At the moment, NBC still hasn’t decided if they’re going to
greenlight season 2. I’m not hopeful; the ratings have been so-so (it loses a
lot of Grimm’s audience each week), although they have improved over the last
few weeks. But the show is co-produced by the U.K.’s Carnival Films, so NBC
Universal doesn’t have to front all the cost. And Friday night is always sort
of weird, since it’s such a ratings wasteland; NBC may decide it’s worth giving
it one more chance to see if it continues picking up. Of course, if Jonathan
Rhys-Meyers gets cast in Star Wars:
Episode VII, as was once rumored — or another movie — I guess all bets are
off.

But hope, like Lucy’s hope of getting some girl-on-girl
action with Mina, springs eternal. So here’s hoping there’s more vampiric
business acquisition, 19th century mud-wrestling, and evil cast members of Coupling in our future.

Assorted Musings:

When Mina tells Harker she’s going to Grayson’s demonstration,
and Harker hisses “Good”, did anyone else think he was being super-cold and was
happy she was going to blow up and die? Just me?
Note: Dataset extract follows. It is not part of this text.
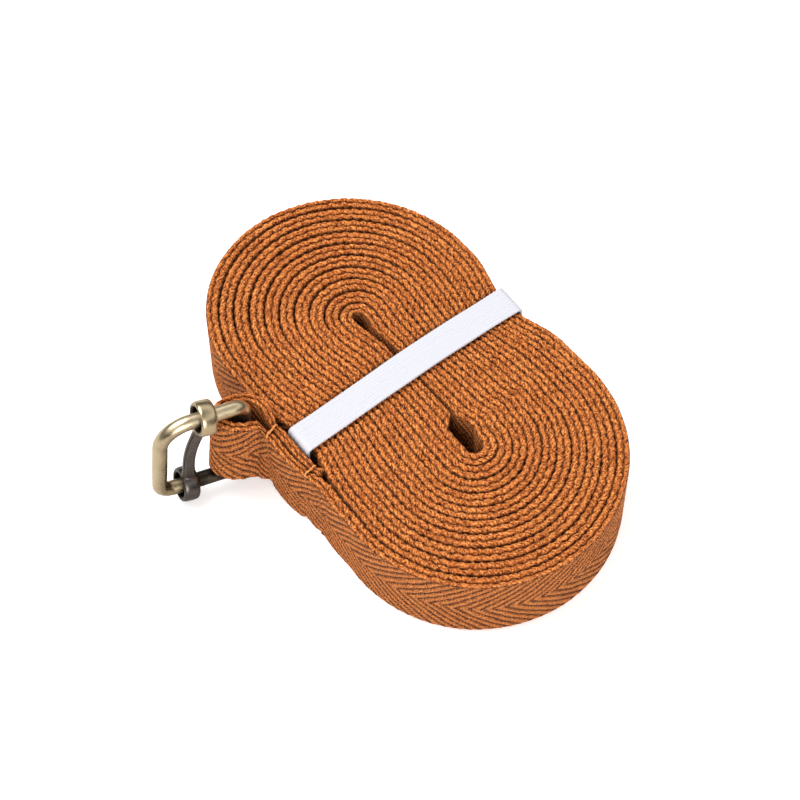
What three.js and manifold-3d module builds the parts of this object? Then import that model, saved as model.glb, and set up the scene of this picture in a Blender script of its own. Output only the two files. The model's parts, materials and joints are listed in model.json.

Do we have any idea why the Order and Patrick from Coupling thought it was necessary to
murder Van Helsing’s entire family yet leave him alive?

The Order of the Dragon saboteurs “switch the wires” on
the generator, thus causing it to explode. Man, they really did some intensive
scientific research for that one, I tell ya.

So between the Pope-approved dagger the Sicilian gives
Lady Jane and, you know, the blood of Christ, I’m still super-interested in the
theology of this show. God is pretty clearly on the Order of the Dragon’s side
here, despite their nasty habit of murdering a shit-ton of innocent people.

The plot point I failed to mention above, because it
didn’t connect with the main story at all, is of Lucy. Lucy eats her mom, and
with no moral qualms. Assuming Dracula
returns for a second season, it’ll be fun to see a vampire who is 100% evil for
a change.

Seriously, NBC, GREENLIGHT ANOTHER SEASON. Let’s not pretend you have a ton of other options here, okay?